A propos de salaires, selon plusieurs sources, l’écart salarial entre PME et grands groupes s’estompe. On parlait de concession de 40 à 50% il y quinze ans et, aujourd’hui, on évoque 10 à 20%. Vous confirmez?

Il y a toujours un écart. Il a certes diminué, mais, pour des postes de dirigeants, on reste dans des rémunérations importantes. Ces derniers cherchent aujourd’hui à satisfaire d’autres besoins que financiers et à mettre à profit leurs années d’expérience, ce qui est plus difficile dans un grand groupe. Il y a une sorte de contrat invisible: dans une multinationale, tu gagnes beaucoup pour peu de temps, tandis que, dans les PME, tu gagnes un peu moins, mais pour plus longtemps et ton expérience sera valorisée.

Si on exclut la question salariale, la transition est-elle simple?

Non, ce n’est pas un passage évident. Il y a une différence dans la façon de fonctionner entre les deux entités. L’aspect politique et global a un poids fort dans les multinationales, tandis que les PME sont plus pragmatiques, avec un bon sens opérationnel. Il faut se préparer à cette transition et développer son réseau à l’échelle locale.

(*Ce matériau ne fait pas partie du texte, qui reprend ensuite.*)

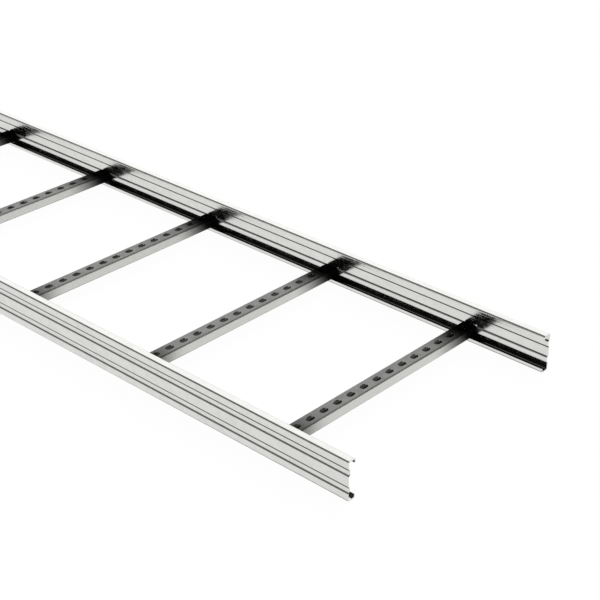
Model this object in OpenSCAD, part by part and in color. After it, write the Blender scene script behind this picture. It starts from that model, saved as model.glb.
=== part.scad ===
// Cable ladder section: two roll-formed side rails joined by slotted rungs.
// Millimetres. The rails run along X, the rungs along Y, and Z is up.
// The origin is at the middle of the ladder's plan, on the level that the rails stand on.

/* [Ladder] */
// Length of the section
ladder_length = 3000; // [1000:250:6000]
// Overall width, over the outer faces of the two rails
ladder_width = 396; // [200:1:900]
// Distance from the middle of one rung to the middle of the next
rung_pitch = 250; // [150:10:350]

/* [Side rail] */
// Height of the rail
rail_height = 55; // [52:1:90]
// Width of the rail's top and bottom flanges, measured over the web
flange_width = 12.5; // [11:0.5:20]
// Depth of the lips that close the flanges, measured over the flange
lip_depth = 6; // [4:0.5:9]
// Thickness of the rail's sheet
rail_sheet = 1.5; // [1:0.1:2]
// Inner radius of the rail's four corner bends
rail_bend = 1.2; // [0.5:0.1:2]

/* [Pressed grooves] */
// Width of each groove between the bend lines at its mouth
groove_mouth = 10.4; // [9:0.2:12]
// Depth of the grooves
groove_depth = 2; // [1.2:0.1:2.8]
// Inner radius of the bends along the grooves
groove_bend = 0.6; // [0.3:0.1:0.8]

/* [Rung] */
// Width of the rung, along the ladder
rung_width = 22; // [18:0.5:30]
// Height of the rung
rung_height = 15; // [12:0.5:18]
// Gap between the rung's underside and the top of the rail's lower lip
rung_clearance = 2; // [0:0.5:4]
// Thickness of the rung's sheet
rung_sheet = 1.5; // [1:0.1:2]
// Inner radius of the rung's bends
rung_bend = 0.8; // [0.3:0.1:1.5]
// Width of the open mouth under the rung
rung_mouth = 12; // [10:0.5:14]

/* [Slots] */
// Distance from the middle of one slot to the middle of the next
slot_pitch = 25; // [18:0.5:26]
// Length of each slot, along the rung
slot_length = 13; // [10:0.5:16]
// Width of each slot, across the rung
slot_width = 9; // [5:0.5:10]
// Least length of plain sheet between a rung's end and its first slot
slot_margin = 10; // [5:1:20]

/* [Hidden] */
$fn = 48;

RAIL_GREY = [0.80, 0.80, 0.78];
RUNG_GREY = [0.68, 0.68, 0.66];
// Spare length of anything that cuts right through a sheet
OVERCUT = 1;
// How far a groove's walls lean for each millimetre of depth: a slope of 3 to 4
GROOVE_LEAN = 0.75;

// The rungs are evenly spaced, and the two ends share what is left over.
rung_count = floor(ladder_length / rung_pitch);
first_rung = -(rung_count - 1) / 2 * rung_pitch;

// Each rung passes over the rails' lower lips and is welded to the ridge that the lower groove raises inside
// the rail, so that groove lies level with the rung's middle. The upper groove mirrors it in the rail's height.
rung_bottom = lip_depth + rung_clearance;
lower_groove = rung_bottom + rung_height / 2;
upper_groove = rail_height - lower_groove;
rung_length = ladder_width - 2 * (rail_sheet + groove_depth);

// One slot lies at the middle of each rung, with as many on both sides of it as there is room for.
slots_each_side = floor((rung_length / 2 - slot_length / 2 - slot_margin) / slot_pitch);

rung_names = [for (i = [1 : rung_count]) str("rung_", i < 10 ? "0" : "", i)];

// --- Bent sheet -------------------------------------------------------------------------------------------

function along(from, to) = (to - from) / norm(to - from);
function left_of(direction) = [-direction[1], direction[0]];
function turn(before, after) = atan2(cross(before, after), before * after);

// How far a bend's ends lie from its corner, along the middle of the sheet.
function setback(radius, angle) = radius * tan(abs(angle) / 2);

// One straight run of sheet, from one end of its middle line to the other.
module straight_run(from, to, sheet) {
    side = left_of(along(from, to)) * sheet / 2;
    polygon([from + side, from - side, to - side, to + side]);
}

// One bend of sheet, whose middle line has the given radius, between two directions.
module round_bend(corner, before, after, radius, sheet) {
    angle = turn(before, after);
    side = sign(angle);
    centre = corner - before * setback(radius, angle) + left_of(before) * side * radius;
    reach = 2 * (radius + sheet);
    start = -left_of(before) * side * reach;
    finish = -left_of(after) * side * reach;
    middle = (start + finish) / norm(start + finish) * reach;
    translate(centre) intersection() {
        difference() {
            circle(radius + sheet / 2);
            circle(radius - sheet / 2);
        }
        polygon([[0, 0], start, middle, finish]);
    }
}

// The section of a sheet bent along a middle line. Each place in path is [first, second, inner bend radius].
module bent_sheet(path, sheet) {
    last = len(path) - 1;
    points = [for (place = path) [place[0], place[1]]];
    runs = [for (i = [0 : last - 1]) along(points[i], points[i + 1])];
    radii = [for (place = path) place[2] + sheet / 2];
    backs = [for (i = [0 : last]) i == 0 || i == last ? 0 : setback(radii[i], turn(runs[i - 1], runs[i]))];
    for (i = [0 : last - 1])
        straight_run(points[i] + runs[i] * backs[i], points[i + 1] - runs[i] * backs[i + 1], sheet);
    for (i = [1 : last - 1])
        round_bend(points[i], runs[i - 1], runs[i], radii[i], sheet);
}

// --- Side rails -------------------------------------------------------------------------------------------

// Middle line of one groove, from below it to above it. The web's outer face lies at zero.
function groove_path(level) =
    let (web = rail_sheet / 2, ridge = web + groove_depth)
    let (mouth = groove_mouth / 2, floor_edge = mouth - groove_depth * GROOVE_LEAN)
    [
        [web, level - mouth, groove_bend],
        [ridge, level - floor_edge, groove_bend],
        [ridge, level + floor_edge, groove_bend],
        [web, level + mouth, groove_bend]
    ];

// Section of a rail, with its web's outer face at zero and its flanges towards the ladder's middle.
module rail_section() {
    web = rail_sheet / 2;
    lip = flange_width - rail_sheet / 2;
    foot = rail_sheet / 2;
    head = rail_height - rail_sheet / 2;
    lower_lip = [[lip, lip_depth, 0], [lip, foot, rail_bend], [web, foot, rail_bend]];
    upper_lip = [[web, head, rail_bend], [lip, head, rail_bend], [lip, rail_height - lip_depth, 0]];
    bent_sheet(concat(lower_lip, groove_path(lower_groove), groove_path(upper_groove), upper_lip), rail_sheet);
}

// A rail's length, standing on the level that the ladder stands on, against the ladder's left side.
module rail() {
    color(RAIL_GREY)
        translate([-ladder_length / 2, -ladder_width / 2, 0])
            rotate([90, 0, 90]) linear_extrude(ladder_length) rail_section();
}

module rail_left() {
    rail();
}

module rail_right() {
    mirror([0, 1, 0]) rail();
}

// --- Rungs ------------------------------------------------------------------------------------------------

// Section of a rung: a lipped channel with its mouth downwards.
module rung_section() {
    wall = (rung_width - rung_sheet) / 2;
    foot = rung_bottom + rung_sheet / 2;
    head = rung_bottom + rung_height - rung_sheet / 2;
    mouth = rung_mouth / 2;
    bent_sheet([
        [-mouth, foot, 0],
        [-wall, foot, rung_bend],
        [-wall, head, rung_bend],
        [wall, head, rung_bend],
        [wall, foot, rung_bend],
        [mouth, foot, 0]
    ], rung_sheet);
}

// What one slot takes out of the rung's top.
module slot_cut() {
    depth = rung_sheet + 2 * OVERCUT;
    end = (slot_length - slot_width) / 2;
    translate([0, 0, rung_bottom + rung_height - rung_sheet - OVERCUT]) {
        translate([-slot_width / 2, -end, 0]) cube([slot_width, 2 * end, depth]);
        for (side = [-1, 1])
            translate([0, side * end, 0]) cylinder(h = depth, d = slot_width);
    }
}

// The rung at the given place in the row, counted from zero at the ladder's low X end.
module rung(place) {
    color(RUNG_GREY)
        translate([first_rung + place * rung_pitch, 0, 0])
            difference() {
                translate([0, rung_length / 2, 0])
                    rotate([90, 0, 0]) linear_extrude(rung_length) rung_section();
                for (i = [-slots_each_side : slots_each_side])
                    translate([0, i * slot_pitch, 0]) slot_cut();
            }
}

// --- Assembly ---------------------------------------------------------------------------------------------

rail_left();
rail_right();
for (place = [0 : rung_count - 1])
    rung(place);
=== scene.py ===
"""Dresses a section of steel cable ladder: two grooved side rails joined by slotted rungs.

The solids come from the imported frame, in metres: X runs along the rails, Y across the ladder and Z up.
"""

import logging
import math
from dataclasses import dataclass
from enum import Enum
from typing import Any

import bpy
from mathutils import Matrix, Vector


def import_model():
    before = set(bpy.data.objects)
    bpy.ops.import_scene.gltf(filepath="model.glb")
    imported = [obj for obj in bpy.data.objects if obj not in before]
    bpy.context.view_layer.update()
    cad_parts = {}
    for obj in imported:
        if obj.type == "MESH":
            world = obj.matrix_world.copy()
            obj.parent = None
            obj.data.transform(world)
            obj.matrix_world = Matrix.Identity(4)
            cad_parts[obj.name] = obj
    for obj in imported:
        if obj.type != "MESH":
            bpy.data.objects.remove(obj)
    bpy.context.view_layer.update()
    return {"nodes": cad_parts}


LOG = logging.getLogger("cable_ladder")

# Ray depths that let one reflection through. The sky counts one step more than a surface does.
SURFACE_DEPTH = 1.5
SKY_DEPTH = 2.5

Colour = tuple[float, float, float]
Point = tuple[float, float, float]


class Slot(Enum):
    """The record's material slots."""

    RAIL = "rail_steel"
    RUNG = "rung_steel"


class Grain(Enum):
    """The direction in which a strip of steel was rolled."""

    ALONG_LADDER = 0
    ACROSS_LADDER = 1


class NodeSheet:
    """A short way to add nodes to one material's or world's node tree and join them."""

    def __init__(self, tree: bpy.types.NodeTree) -> None:
        """Empties the tree.

        Args:
            tree: The node tree to fill.
        """
        self.tree = tree
        tree.nodes.clear()

    def add(self, kind: str, settings: dict[str, Any] | None = None, **inputs: Any) -> bpy.types.Node:
        """Adds one node.

        Args:
            kind: The node's type, without the ShaderNode in front.
            settings: Attributes of the node itself.
            inputs: Values or other nodes' sockets for its inputs, named with _ for a blank.

        Returns:
            The new node.
        """
        node = self.tree.nodes.new("ShaderNode" + kind)
        for name, value in (settings or {}).items():
            setattr(node, name, value)
        for name, value in inputs.items():
            self.feed(node.inputs[name.replace("_", " ")], value)
        return node

    def feed(self, socket: bpy.types.NodeSocket, value: Any) -> None:
        """Gives a socket its value, or joins another node's socket to it.

        Args:
            socket: The input socket.
            value: A number, a tuple or an output socket.
        """
        if isinstance(value, bpy.types.NodeSocket):
            self.tree.links.new(value, socket)
        else:
            socket.default_value = value

    def math(self, operation: str, first: Any, second: Any = 0.0) -> bpy.types.NodeSocket:
        """Adds a sum of one or two values.

        Args:
            operation: Blender's name for the operation.
            first: The first value or socket.
            second: The second value or socket.

        Returns:
            The result's socket.
        """
        node = self.tree.nodes.new("ShaderNodeMath")
        node.operation = operation
        self.feed(node.inputs[0], first)
        self.feed(node.inputs[1], second)
        return node.outputs[0]

    def spread(
        self, value: Any, low: float, high: float, to_low: float, to_high: float
    ) -> bpy.types.NodeSocket:
        """Maps a range of values smoothly onto another, and holds what lies outside it.

        Args:
            value: The value or socket to map.
            low: The start of the range.
            high: The end of the range.
            to_low: The result at the start.
            to_high: The result at the end.

        Returns:
            The result's socket.
        """
        node = self.tree.nodes.new("ShaderNodeMapRange")
        node.interpolation_type = "SMOOTHSTEP"
        for socket, item in zip(node.inputs, (value, low, high, to_low, to_high)):
            self.feed(socket, item)
        return node.outputs[0]

    def seen_directly(self, limit: float) -> bpy.types.NodeSocket:
        """Adds a test that is 1 for what is seen directly or by one reflection, and otherwise 0.

        Args:
            limit: The ray depth below which it is 1: SURFACE_DEPTH or SKY_DEPTH.

        Returns:
            The result's socket.
        """
        rays = self.add("LightPath")
        return self.math("LESS_THAN", rays.outputs["Ray Depth"], limit)

    def blend(self, share: Any, first: Any, second: Any) -> bpy.types.NodeSocket:
        """Adds a mix of two colours.

        Args:
            share: The second colour's share.
            first: The first colour or socket.
            second: The second colour or socket.

        Returns:
            The result's socket.
        """
        node = self.tree.nodes.new("ShaderNodeMix")
        node.data_type = "RGBA"
        self.feed(node.inputs[0], share)
        self.feed(node.inputs[6], first)
        self.feed(node.inputs[7], second)
        return node.outputs[2]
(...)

«La PME ne comprend pas le profil du candidat d’une grande structure.»

 

Les PME sont-elles ouvertes à ces profils «grande entreprise»?

Elles restent très prudentes, car le point du salaire et des avantages des grandes structures plane. Les PME se posent la question de la motivation à long terme de ces personnes et du risque de frustration lié au changement de conditions. Un autre écueil est culturel. Très souvent, ces candidats ne parlent pas français ou allemand, ce qui est nécessaire dans une PME en Suisse à des postes élevés. Le manque d’un réseau local est aussi un frein. Dans une multinationale, on est parfois déconnecté de liens professionnels externes au groupe.

D’autres points de friction?

La PME ne comprend pas le profil du candidat d’une grande structure, car il a occupé des positions qui n’existent pas dans une PME. Les compétences dans un groupe sont très spécialisées alors qu’il faut être davantage multitâche dans une PME. Un exemple: un directeur de trésorerie d’une entreprise cotée en bourse sera en difficulté. Dans une PME, on aura besoin d’un CFO qui a un profil plus large, alors que, dans la multinationale, on a des profils très verticaux et spécifiques.

Quid de l’employabilité et du risque après avoir quitté la grande structure?

L’employabilité sera clairement meilleure après une expérience dans une PME. C’est la démonstration que vous avez réussi à transférer vos compétences dans un environnement plus opérationnel. Quant au risque, il est faible, même à 50 ans, car la séniorité est plus valorisée dans les PME. Le souci que je vois est celui de l’ego. Lorsque vous avez le nom d’une entreprise du SMI sur votre carte de visite et qu’ensuite vous avez celui d’une PME inconnue, il faut pouvoir gérer son ego.

Vous êtes vous-même issu d’un grand groupe et avez fondé Ganci Partners.

Je travaillais dans une banque cotée en bourse de 11 000 collaborateurs. Je me sentais comme un hamster dans une roue, alors qu’aujourd’hui je dirige une société de 25 collaborateurs. La pression est obligatoire dans les deux structures, si on veut performer. Dans une PME, on a moins de filets de sécurité. Le sens de la responsabilité est différent, car je suis un sur 25 collaborateurs, tandis qu’à la banque j’étais un sur 11 000. Il y a aussi une relation directe entre ma contribution et ce que je coûte à l’entreprise. Dans une entreprise cotée, je dois avoir des résultats pour le 30 juin et non pour le 1er juillet, sinon le groupe perd de l’argent à la bourse. Ce fonctionnement a peu de sens pour un collaborateur.